Nazi leaders referred to Terezín as a “model ghetto,” but like everything with fascism that was a terrible illusion. Some prisoners worked and were even entertained when foreign journalists visited, but most were tortured and left to appalling conditions which resulted in mass death. Prisoners were even forced to contact family members to tell them they were being treated well. Fascism is inherently a fiction of madness — a nationalism that manufactures its own reality and sets out to erase all other realities. It’s the anti-multiverse. I’ve never been to Terezín, but I did speak to survivors of the Dirty War in Buenos Aires and they occasionally made comparisons to horrific Nazi practices, especially in places like the Navy Mechanics School, which was used as a secret detention center during the Dirty War and which is where that comparison in my novel originates from. Tens of thousands were disappeared into the abyss.
The opening quote: “Truly do we live on Earth?” — Nezahualcoyotl. What is the significance of this in the novel?
Although Nezahualcoyotl was a fifteenth century ruler of the city-state of Texcoco, he is often best remembered as a poet, one who interrogated reality and what the Nahuas then referred to as our “slippery Earth.” I love that phrase “slippery Earth,” even if I’ll never understand it. But I think it does feel like a certain state of living. Literature has always had notions of this sort of unreality or otherworldliness, and I’m fascinated with how both literature and theoretical physics try to describe the unseen and ask the essential question: what if? In their own ways, each character in my novel and I hope the novel itself contends with this concept of “what if” and the multiverse. Nezahualcoyotl died in 1472, just twenty years before the Columbian exchange and the collision of two Earths. He was right to ask that question.
What is your writing practice like in quarantine versus in regular times?
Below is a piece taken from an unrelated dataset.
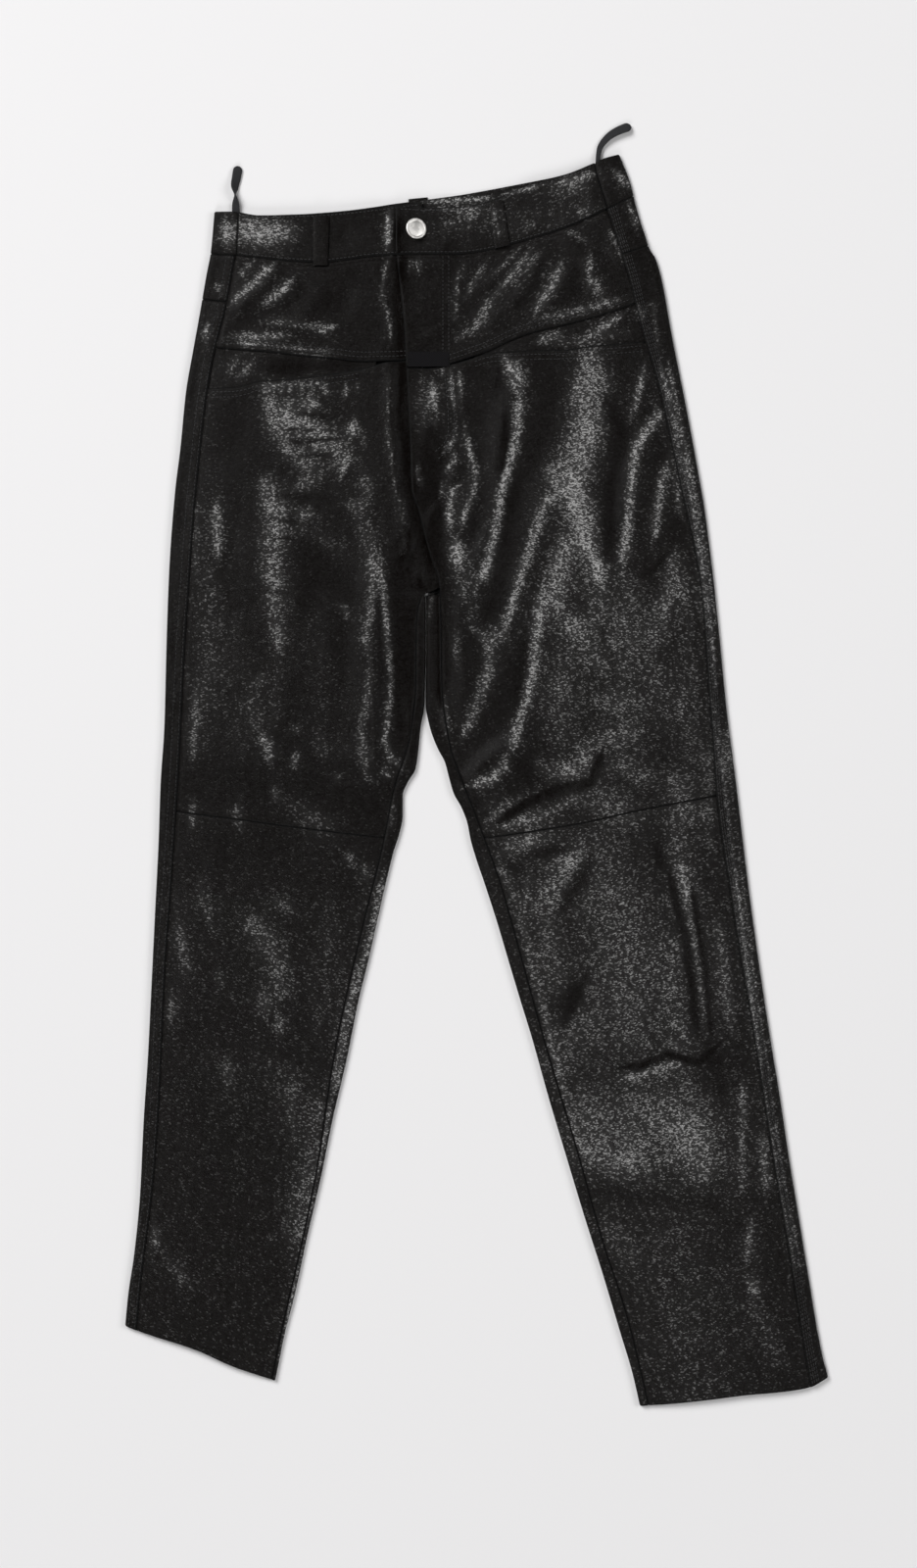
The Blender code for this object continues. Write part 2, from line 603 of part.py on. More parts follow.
def add_ribbon(name, rows, material):
    """Makes a tape along rows of (x, y, lowest height, width, twist)."""
    table = np.array(rows, float)
    station = np.arange(len(rows))
    at = np.linspace(0, station[-1], HANGER_ROWS)
    x, y, low, width, twist = (
        smooth(list(zip(station, column)), at) for column in table.T
    )
    twist = np.radians(twist)
    forward = np.stack([np.gradient(x), np.gradient(y), np.zeros_like(x)], axis=1)
    forward /= np.linalg.norm(forward, axis=1, keepdims=True)
    level = np.cross(forward, (0, 0, 1))
    side = np.cos(twist)[:, None] * level + np.sin(twist)[:, None] * np.array((0, 0, 1))
    face = np.cross(side, forward)
    half_height = (width * np.abs(np.sin(twist)) + TAPE_WALL * np.abs(np.cos(twist))) / 2
    middle = np.stack([x, y, low + half_height], axis=1)
    edge = side * width[:, None] / 2
    near = np.stack([middle - edge, middle, middle + edge], axis=1) + face[:, None] * TAPE_WALL / 2
    far = near - face[:, None] * TAPE_WALL
    add_solid(name, *shell(near, far), material)


def add_button(name, material):
    """Turns the button's outline and tilts it on its shank over the band."""
    mesh = bpy.data.meshes.new(name)
    work = bmesh.new()
    crown = work.verts.new((0, 0, BUTTON_CROWN * MM))
    foot = work.verts.new((0, 0, 0))
    rings = []
    for radius, level in BUTTON_OUTLINE:
        angles = [2 * math.pi * k / BUTTON_SIDES for k in range(BUTTON_SIDES)]
        rings.append([
            work.verts.new((radius * MM * math.cos(a), radius * MM * math.sin(a), level * MM))
            for a in angles
        ])
    for k in range(BUTTON_SIDES):
        after = (k + 1) % BUTTON_SIDES
        work.faces.new((crown, rings[0][k], rings[0][after]))
        work.faces.new((foot, rings[-1][after], rings[-1][k]))
        for upper, lower in zip(rings, rings[1:]):
            work.faces.new((upper[k], lower[k], lower[after], upper[after]))
    work.to_mesh(mesh)
    work.free()
    mesh.shade_smooth()
    mesh.set_sharp_from_angle(angle=math.radians(50))
    mesh.materials.append(material)
    button = bpy.data.objects.new(name, mesh)
    x, y = BUTTON_PLACE
    shank = BUTTON_OUTLINE[-1][0]
    base = float(height(np.array(x), np.array(y))) + SEAM_GAP + shank * math.sin(BUTTON_TILT)
    button.location = (x * MM, y * MM, base * MM)
    button.rotation_mode = "ZYX"
    button.rotation_euler = (0, BUTTON_TILT, BUTTON_TILT_HEADING)
    bpy.context.scene.collection.objects.link(button)


def finish(name, colour, roughness, metallic=0.0):
    """A plain material of one colour."""
    material = bpy.data.materials.new(name)
    material.use_nodes = True
    shader = material.node_tree.nodes["Principled BSDF"]
    shader.inputs["Base Color"].default_value = (*colour, 1)
    shader.inputs["Roughness"].default_value = roughness
    shader.inputs["Metallic"].default_value = metallic
    return material


def shares(count):
    return np.linspace(0, 1, count + 1)


def path_stops(strip, fold, surface):
    """Stops along a wrapped panel: cells on each strip, each fold and the surface."""
    counts = (strip, fold, surface, fold, strip)
    return np.concatenate([[0], *[k + shares(n)[1:] for k, n in enumerate(counts)]])


def add_front(side, leg, lines, facing_end, leather, drop):
    """Makes one side's front yoke, pocket facing, thigh and shin.

    lines are the yoke seam, pocket lip, knee seam and hem, facing_end the place x of the facing's
    inner end, and drop how far the panels sink towards the centre-front edge.
    """
    yoke, lip, knee, hem = lines
    for name, upper, lower, columns, below in (
        ("yoke", WAIST_SEAM, yoke, YOKE_COLUMNS, drop),
        ("thigh", lip, knee, THIGH_COLUMNS, drop),
        ("shin", knee, hem, SHIN_COLUMNS, 0.0),
    ):
        plan, rows = leg.between(upper, lower)
        add_panel(f"front_{name}_{side}", on_top(plan, below), shares(columns), rows, leather)

    seam = leg.side(np.linspace(0, leg.last, leg.last * LINE_POINTS))
    top_y, low_y = (np.interp(0, smooth(rows, seam[:, 0]) - seam[:, 1], seam[:, 1])
                    for rows in (yoke, lip))
    heights = np.linspace(top_y + FACING_TOP_LAP, low_y - POCKET_UNDERLAP, FACING_ROWS + 1)
    facing_side = np.stack([np.interp(-heights, -seam[:, 1], seam[:, 0]), heights], axis=1)
    top = across(yoke, facing_side[0, 0], facing_end) + (0, FACING_TOP_LAP)
    bottom = across(lip, facing_side[-1, 0], facing_end) - (0, POCKET_UNDERLAP)
    inner_side = np.linspace(top[-1], bottom[-1], FACING_ROWS + 1)
    facing = patch(top, bottom, facing_side, inner_side)
    add_panel(f"pocket_facing_{side}", on_top(facing, LAYER_STEP), shares(FACING_COLUMNS),
              shares(FACING_ROWS), leather)


def add_band(leather):
    """Makes the waistband: its back, which wraps round both sides, and its two fronts."""
    band = Band()
    rows = shares(BAND_ROWS)
    add_panel("waistband_back", wrapped(band), path_stops(*BAND_CELLS), rows, leather)
    right_side, left_side = band.sides(rows)
    fly_x = FLY_EDGE[0][1]
    lap_x = fly_x + BUTTON_LAP
    seam_edge = (0, SEAM_GAP / 2)
    lap_slope = (0, -BUTTON_LAP_DROP) * shares(LINE_POINTS - 1)[:, None]
    for side, top, bottom, ends, drop in (
        ("right", across(BACK_TOP, right_side[0, 0], lap_x) + lap_slope,
         across(WAIST_SEAM, right_side[-1, 0], lap_x) + seam_edge, (right_side, None), under_fly),
        ("left", across(LEFT_FRONT_TOP, fly_x, left_side[0, 0]),
         across(WAIST_SEAM, fly_x, left_side[-1, 0]) + seam_edge, (None, left_side), 0.0),
    ):
        sides = [np.linspace(top[at], bottom[at], BAND_ROWS + 1) if end is None else end
                 for at, end in zip((0, -1), ends)]
        plan = patch(top, bottom, *sides)
        add_panel(f"waistband_front_{side}", on_top(plan, drop), shares(BAND_FRONT_COLUMNS), rows,
                  leather)


def build():
    leather = finish("leather", (0.012, 0.012, 0.013), 0.35)
    tape = finish("tape", (0.03, 0.03, 0.032), 0.8)
    woven = finish("woven_label", (0.06, 0.06, 0.065), 0.8)
    metal = finish("button_metal", (0.75, 0.74, 0.72), 0.3, 1.0)

    right = Leg((RIGHT_OUTER, RIGHT_INNER), (RIGHT_SIDE_SEAM, RIGHT_INSIDE_SEAM), TUCKED_EDGE,
                RIGHT_STATIONS, RIGHT_HEM)
    left = Leg((LEFT_OUTER, LEFT_INNER), (LEFT_SIDE_SEAM, LEFT_INSIDE_SEAM), FLY_EDGE,
               LEFT_STATIONS, LEFT_HEM)
    for side, leg in (("right", right), ("left", left)):
        back = wrapped(leg)
        add_panel(f"back_yoke_{side}", back, path_stops(*BACK_YOKE_CELLS),
                  leg.row_stations(0, YOKE_STATION), leather)
        add_panel(f"back_leg_{side}", back, path_stops(*BACK_LEG_CELLS),
                  leg.row_stations(YOKE_STATION, HEM_STATION), leather)

    right_lines = (RIGHT_YOKE_SEAM, RIGHT_POCKET_LIP, RIGHT_KNEE_SEAM, RIGHT_HEM)
    left_lines = (LEFT_YOKE_SEAM, LEFT_POCKET_LIP, LEFT_KNEE_SEAM, LEFT_HEM)
    add_front("right", right, right_lines, RIGHT_FACING_END, leather, under_fly)
    add_front("left", left, left_lines, LEFT_FACING_END, leather, 0.0)
    add_band(leather)

    for name, corners in (("belt_loop_right", RIGHT_LOOP), ("belt_loop_left", LEFT_LOOP)):
        lines = quad(corners)
        add_panel(name, on_top(patch(*lines), -SEAM_GAP - WALL), shares(2), shares(6), leather)
    lines = quad(LABEL_TAB)
    add_panel("label_tab", on_top(patch(*lines), -SEAM_GAP - LABEL_WALL), shares(6), shares(2),
              woven, LABEL_WALL)

    back_loop = patch(*quad(BACK_LOOP))

    def flat(s, t):
        place = back_loop(s, t)
        return np.concatenate([place, np.full_like(place[..., :1], BACK_LOOP_WALL)], axis=-1)

    add_panel("belt_loop_back", flat, shares(2), shares(4), leather, BACK_LOOP_WALL)
    add_ribbon("hanger_loop_right", RIGHT_HANGER, tape)
    add_ribbon("hanger_loop_left", LEFT_HANGER, tape)
    add_button("button", metal)


for old in list(bpy.data.objects):
    bpy.data.objects.remove(old)
build()
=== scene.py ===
"""Dresses the leather trousers that lie flat, front up: leather, seams, topstitching and trim.

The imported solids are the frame, and each is replaced by a finer sheet of the same cut. Right and
left are the wearer's, so the right leg lies at -X; +Y runs to the waist and +Z up from the surface.
Sizes and tables are in millimetres until a mesh is made.
"""

from __future__ import annotations

import json
import logging
import math
from collections.abc import Callable
from dataclasses import dataclass, field
from enum import Enum

import bpy
import numpy as np
from mathutils import Matrix, Vector

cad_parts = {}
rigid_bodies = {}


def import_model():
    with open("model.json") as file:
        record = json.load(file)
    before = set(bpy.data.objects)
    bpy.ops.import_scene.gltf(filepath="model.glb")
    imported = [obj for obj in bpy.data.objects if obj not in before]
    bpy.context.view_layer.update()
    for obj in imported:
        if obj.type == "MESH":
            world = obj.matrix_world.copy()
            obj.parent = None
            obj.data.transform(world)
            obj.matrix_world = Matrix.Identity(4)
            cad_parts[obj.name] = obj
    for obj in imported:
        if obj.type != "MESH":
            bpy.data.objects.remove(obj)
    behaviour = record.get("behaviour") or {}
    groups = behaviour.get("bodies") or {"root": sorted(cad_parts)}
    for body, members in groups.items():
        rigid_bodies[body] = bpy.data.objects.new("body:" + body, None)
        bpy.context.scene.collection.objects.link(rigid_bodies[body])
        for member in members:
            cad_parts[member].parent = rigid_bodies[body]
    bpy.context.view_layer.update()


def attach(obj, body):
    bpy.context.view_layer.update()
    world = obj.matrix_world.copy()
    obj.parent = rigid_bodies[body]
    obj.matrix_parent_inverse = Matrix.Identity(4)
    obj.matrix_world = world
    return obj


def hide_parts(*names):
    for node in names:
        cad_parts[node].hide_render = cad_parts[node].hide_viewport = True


LOG = logging.getLogger("trousers")
MM = 0.001
BODY = "root"

Array = np.ndarray
Rows = list[tuple[float, ...]]
Surface = Callable[[Array, Array], Array]
Colour = tuple[float, float, float, float]

# Folded edges, seen from above: height y, place x.
RIGHT_OUTER: Rows = [
    (461, -219.3), (426, -222.6), (409, -225.9), (376, -231.6), (344, -237.4), (311, -243.1),
    (262, -248.0), (229, -252.1), (163, -257.1), (98, -259.5), (32, -261.2), (-17, -264.4),
    (-66, -266.1), (-116, -268.6), (-181, -271.8), (-247, -275.1), (-296, -278.4),
    (-362, -281.7), (-411, -286.6), (-444, -291.5), (-470, -294.0),
]
LEFT_OUTER: Rows = [
    (509, 119.3), (485, 128.5), (469, 132.4), (457, 135.7), (442, 140.6), (430, 144.7),
    (422, 149.6), (401, 155.4), (360, 162.8), (327, 169.3), (294, 175.9), (245, 184.9),
    (212, 190.6), (180, 194.8), (147, 198.8), (98, 203.8), (48, 208.7), (-17, 216.9),
    (-58, 221.8), (-99, 226.7), (-148, 233.3), (-230, 245.6), (-280, 253.8), (-329, 261.2),
    (-378, 269.4), (-427, 277.6), (-493, 289.0), (-513, 294.0),
]
# Above the crotch these follow the centre-back seam.
RIGHT_INNER: Rows = [
    (471, -48.8), (425, -48.8), (368, -46.3), (180, -43.0), (141, -42.6), (98, -42.6),
    (48, -43.9), (28, -47.1), (7, -49.2), (-5, -51.2), (-16, -57.8), (-27, -61.9),
    (-44, -61.9), (-58, -64.4), (-73, -69.3), (-96, -75.0), (-132, -83.2), (-165, -90.6),
    (-198, -98.8), (-247, -108.6), (-296, -120.1), (-345, -130.0), (-394, -141.4),
    (-444, -152.1), (-476, -160.3), (-516, -168.5),
]
LEFT_INNER: Rows = [
    (471, -48.8), (425, -48.8), (368, -46.3), (180, -42.6), (141, -42.1), (98, -42.1),
    (48, -42.6), (36, -40.6), (24, -37.3), (12, -32.4), (1, -26.6), (-11, -23.4),
    (-25, -19.3), (-37, -12.7), (-50, -7.8), (-63, -5.3), (-80, -0.4), (-99, 6.1),
    (-132, 16.8), (-165, 26.6), (-198, 36.5), (-230, 46.3), (-280, 60.3), (-329, 75.0),
    (-378, 89.8), (-427, 105.4), (-476, 120.1), (-509, 130.0), (-537, 136.5),
]

# Matching heights on the two edges of a leg: outer y, inner y.
RIGHT_STATIONS: Rows = [
    (426, 425), (388, 368), (150, 144), (145, 139), (30, 30), (-40, -63), (-470, -516),
]
LEFT_STATIONS: Rows = [
    (474, 425), (433, 368), (150, 144), (145, 139), (34, 40), (-25, -62), (-513, -537),
]
YOKE_STATION, CROTCH_STATION, INSEAM_STATION, HEM_STATION = 1, 2, 3, 6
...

On walks around my neighborhood in Chicago, when others pass by in masks, my three year old son now says, “Daddy, move, there’s people,” and so we move to the grass and he watches them walk by, very still, even calm, like he’s watching something immovable, which is to say normal, and my heart breaks for him. I’m not writing, not really. My wife, a fifth through eighth grade art teacher at an International Baccalaureate public school, and I are working from home with our two sons so there is less and less time for reading and writing, but between slices of quarantine life — between the ceaseless lunches, the diapers, the half-blurry work Zoom meetings, the reality flattening Zoom burial of my dear uncle in Ecuador, the fiery tantrums and hugs, the sleepless nights, the stacks of email and unanswerable concerns, the grocery orders which take half a day, the mesmerizing LEGO cities — I’m somehow, if fleetingly, thinking more about fatherhood, the trepidation of loss, the fall of empire, America’s mass amnesia happening in real time etc. Of course, I don’t have any conclusions. I’m suspicious of anyone with a conclusion right now, but I do take solace in Roberto Bolaño’s words about writing in his masterpiece 2666: “In a word: experience is best. I won’t say you can’t get experience by hanging around libraries, but libraries are second to experience.”
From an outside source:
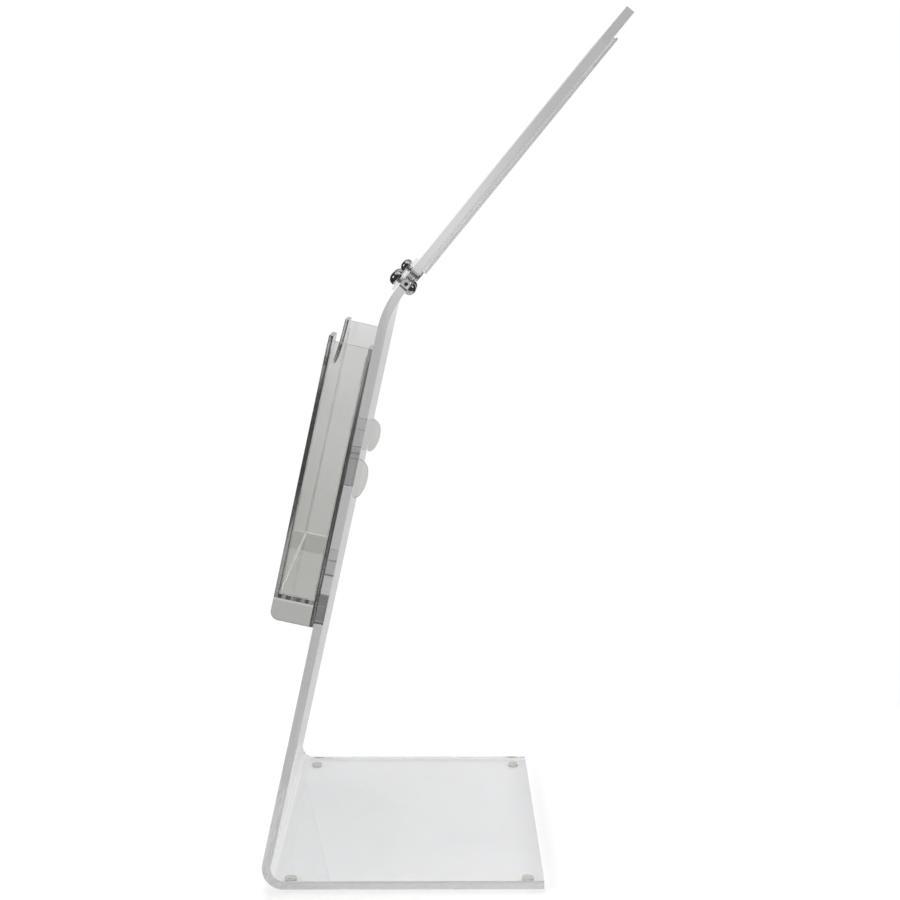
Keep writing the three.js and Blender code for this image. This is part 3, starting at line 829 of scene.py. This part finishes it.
def screw(name, head, y, z, tip, body, node):
    """A turned screw: eased tip, thread, dome and hexagonal socket."""
    shank = tip - HEAD_X
    ease = 0.3 * MM
    profile = [(0, -shank), (SHANK_RADIUS - ease, -shank), (SHANK_RADIUS, ease - shank)]
    pitch = 0.5 * MM
    depth = 0.25 * MM
    turns = int((shank - 2 * MM) / pitch)
    for k in range(turns):
        start = 0.4 * MM - shank + k * pitch
        profile.append((SHANK_RADIUS, start))
        profile.append((SHANK_RADIUS - depth, start + pitch / 2))
    profile += [(SHANK_RADIUS, -1 * MM), (SHANK_RADIUS, 0)]
    profile += dome(*head)
    obj = turned(name, profile, -1, (HEAD_X, y, z))
    hexagon = arc((y, z), SOCKET_RADIUS, 0, 300, 5)
    top = HEAD_X - head[2]
    cutter = prism("cutter", hexagon, top - CUT_PAST / 2, top + SOCKET_DEPTH, along="X")
    combine(obj, [cutter], "DIFFERENCE")
    materials = [CHROME, THREAD]
    for face in obj.data.polygons:
        face.material_index = materials.index(THREAD if face.center.x > HEAD_X + SEAM else CHROME)
    finish_mesh(obj, AT_BOARD, 0)
    piece(obj, materials, body, [node])


def cap_nut(name, y, z, body, node):
    bore = SHANK_RADIUS + GAP
    profile = [(0, NUT_BORE_DEPTH), (bore, NUT_BORE_DEPTH), (bore, 0)]
    profile += dome(*DOME_NUT)
    obj = turned(name, profile, 1, (NUT_X, y, z))
    finish_mesh(obj, AT_BOARD, 0)
    piece(obj, [CHROME], body, [node])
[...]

Michael Zapata is a founding editor of MAKE Literary Magazine. He is the recipient of an Illinois Arts Council Award for Fiction, the City of Chicago DCASE Individual Artist Program award and a Pushcart nomination. As an educator, he taught literature and writing in high schools servicing dropout students. He is a graduate of the University of Iowa and has lived in New Orleans, Italy and Ecuador. He currently lives in Chicago with his family.